One other memory. I'd met Dorothy Day-just for a few moments-when I was volunteering at the Catholic Worker in January 1968-but I don't think I'd ever met a priest before I taught at SAU, and one of the most striking priests I met was Father Bill Dawson, almost stereotypically sweet, kind, always, it seemed to me, smiling, always greeting people happily. Then I was in a march in Davenport protesting the first Gulf War, at the end of which Father Dawson addressed the assembled protesters, and all I could think listening to him was "firebrand," speaking as if he were on the barricades. Shakespeare's Henry V before Agincourt? Maybe I'm going too far, but I did think, Where did he come from? I'll follow him anywhere.

I mention only a few when there are so many others. I want to write short tributary bios of all of them, colleagues aside from Ritamary I work with in English as well as colleagues in other departments, administrators who watched out for me-people on the staff, people in the library and records and registration as well as in housekeeping, who were always ready to pitch in in any way they could to make my life at SAU smoother, who were at least ready with friendly hellos and small talk. And I'm not mentioning faculty who have been hired over the years since I was-incredible people, some of whom I've worked with closely, one of whom I'm team teaching with this semester, for example. One might think, after a quarter of a century in the classroom, can there be any surprises for this very old dog? Well, yes, I'm finding when I'm in the classroom with a colleague, the most intellectually invigorating of surprises.

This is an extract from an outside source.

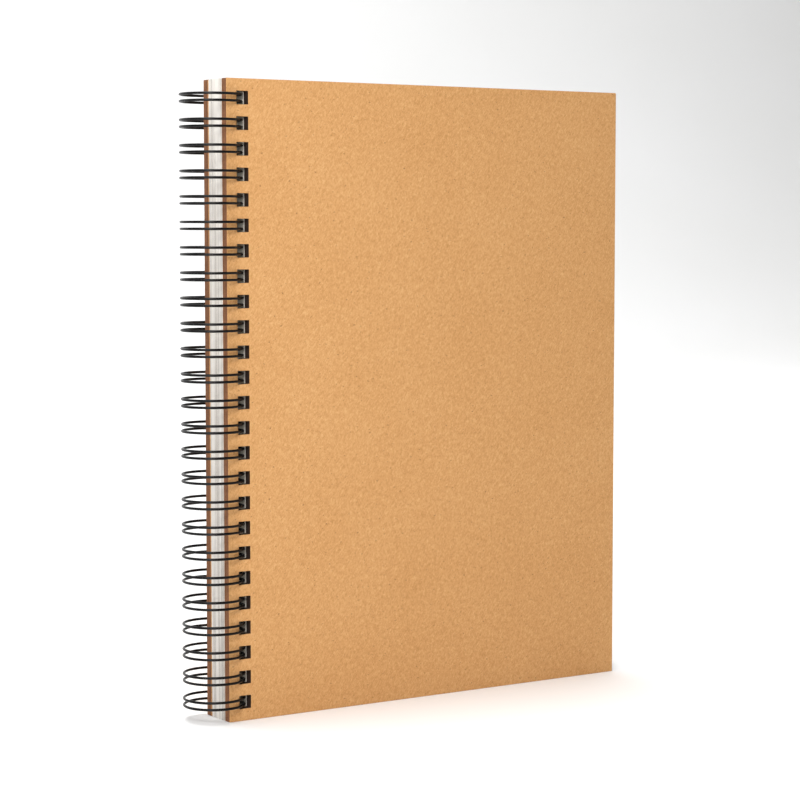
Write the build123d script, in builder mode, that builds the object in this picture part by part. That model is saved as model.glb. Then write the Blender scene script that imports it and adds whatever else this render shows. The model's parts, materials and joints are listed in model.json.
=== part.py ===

And the students? I have had all sorts: students whom I thought were sharper readers and writers than I am, or was when I was an undergraduate; students who while managing difficult, challenging lives outside the classroom, remained committed to academics (a student, for example, who gave birth during a semester and missed only two classes); students who persisted and persevered, who stuck with me even when they wondered if they should. I remember one student in a section of nineteenth century fiction reading Moby Dick who couldn't make sense of Melville's strange, challenging, utterly beautiful novel but continued reading, and one day in class, the light went on: he raised his arms-as if he'd just scored a touchdown (he was a football player)-and said, in class, out loud, "I get it now, I get it." Who wouldn't love teaching people like this?

Or just this past semester, the nineteen students in my learning community, Be the Change, which I taught with Katy Strzepek, Jessica Nash and Leslie Ross-meeting with them was always a pleasure; they were always on; they always surprised as well as delighted. One day early in the semester, almost all of us (I think two students could not because of other obligations) went to the Davenport farmers' market in the parking lot of Modern Woodmen Park to buy food, which we brought back to my house and cooked and ate. We didn't visit the market just to buy a few apples and maybe cookies, stop in Fresh Deli for a cup of tea (as much as I love Fresh Deli), walk and observe. We were there to work. And we did, querying vendors at the market about what was available and what we could do with it, conferring with each other about different possibilities while the hundreds of other shoppers at the market passed around us, and then when we went to my house with our bags of food, cutting, slicing, and dicing, frying (one person standing at the stove almost continuously scrambling eggs) and sautéing, and then sprawling all over my rather modest living quarters to enjoy the products of their labor. What a great opportunity for me (and Katy, Jessica, and Leslie)-to see students cracking eggs.